During the 1980s, I worked for Congress and helped write the 1988
legislation creating the ONDCP. The goal was to improve the coordination of
federal antidrug efforts - and ONDCP overwhelmingly was given a
law-enforcement mission. Each year, it directs hundreds of millions of
dollars toward intelligence gathering and law enforcement through its
law-enforcement task forces that blanket the nation.

For the drug czar's office to place secret surveillance codes into the
computers of Americans is dangerous and counter-productive for three
reasons:

*Surveillance of this kind by a federal law-enforcement agency is probably
unlawful and unconstitutional. Congress hasn't authorized the White House
to plant surveillance technology in Americans' computers. Indeed, the
Fourth Amendment guarantees  we are secure in our "persons, houses, papers,
and effects, against unreasonable searches," and that searches are only
authorized by judges' warrants for probable cause specifically describing
the place to be searched. 

It's clear our computer files are "effects," which are protected. Millions
of people use the Internet daily to contact their banks, pay bills, monitor
investments, and make the most private, sensitive financial transactions.
Our use of the Internet is like going to a file cabinet for our private
papers. Millions of people keep their personal files and correspondence in
computers maintained by Internet service providers like AOL. The files are
remote from home or office and are only accessed by the Internet, but
potentially tracked by the ONDCP cookie.

ONDCP is actually financing research on how to do more surveillance using
the Internet and databases built on Web traffic.

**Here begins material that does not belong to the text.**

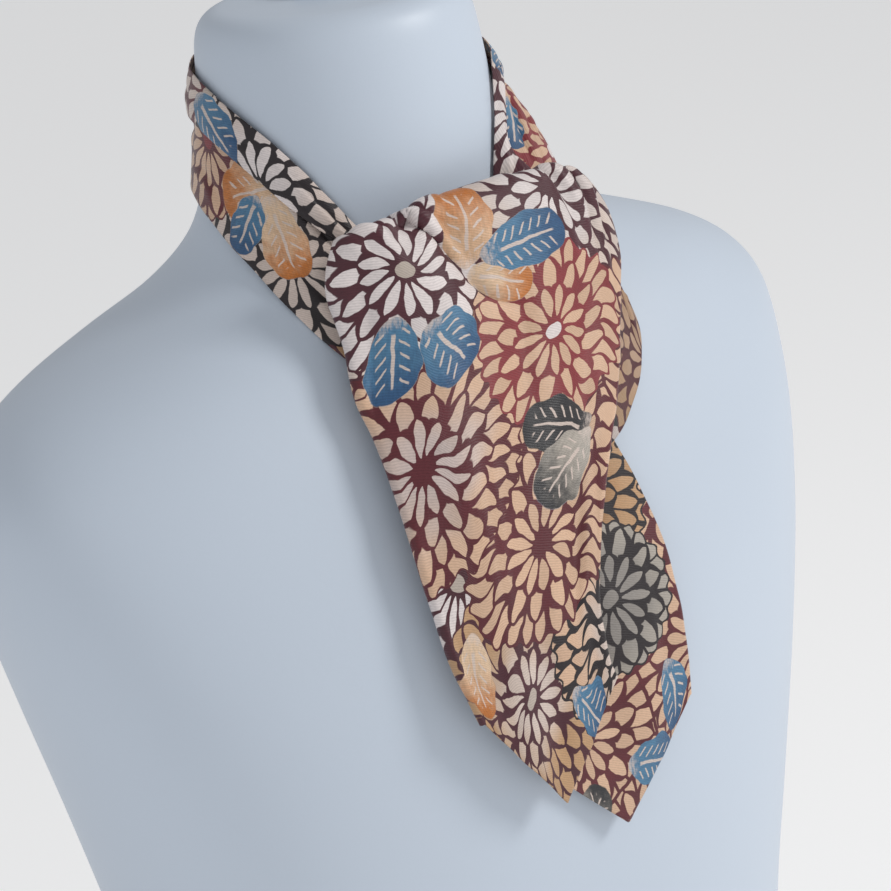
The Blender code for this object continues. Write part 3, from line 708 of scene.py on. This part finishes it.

*This practice threatens political speech and debate. Americans are
questioning national drug policy. Two governors -  Gary Johnson (R) of New
Mexico and Jesse Ventura (Reform) of Minnesota - suggest some kind of
legalization and regulation of drugs and drug use may be better strategies
than our current ineffective prohibition approach. Citizens naturally turn
to Internet search engines and go to government Web sites to learn more
about these important issues. They use the Internet like their private
library, calling up "bookmarked" or favorite Web sites like they take books
from a shelf.  

When the government conducts clandestine surveillance of people looking for
information about drug issues, it's intimidating. It dangerously chills the
opportunity for free, open debate, which is fundamental to democracy and
the making of sound public policy.

*As a matter of drug policy, this is counter-productive. People who looking
for information about "addiction," "cocaine," "marijuana," etc. are often
looking for help. Many of the people we most need to educate about drug
dangers are drug users, their family members, and friends. When the public
worries that by seeking information about drug addiction, private
information is captured secretly, we inevitably discourage those who most
need this potentially life-saving information.

The ONDCP has promised to terminate the practice. But, it is disturbing
evidence that the drug czar and his staff don't have a clear idea of the
appropriate limits on their powers. This was also seen earlier this year
when ONDCP's clandestine practice of offering "advertising credits" to TV
networks and news magazines in exchange for censoring scripts or running
favorable stories was revealed. It doesn't seem to appreciate the
appropriate relation between the government of a democracy and the people
who constitute that democracy.

While the cookie episode is a reminder of the growing loss of  privacy in
the Information Age, it's also yet another warning of how
antidrug-establishment zealotry continues to threaten law-abiding citizens
by curtailing their freedoms. Millions of citizens are routinely tested for
drugs they never use. Now they're  under surveillance for using drug words
in Internet searches.

*Eric E. Sterling, president of the nonprofit Criminal Justice Policy
Foundation, from 1979 to 1989, was counsel to the House Judiciary Committee
where he was principally responsible for antidrug legislation.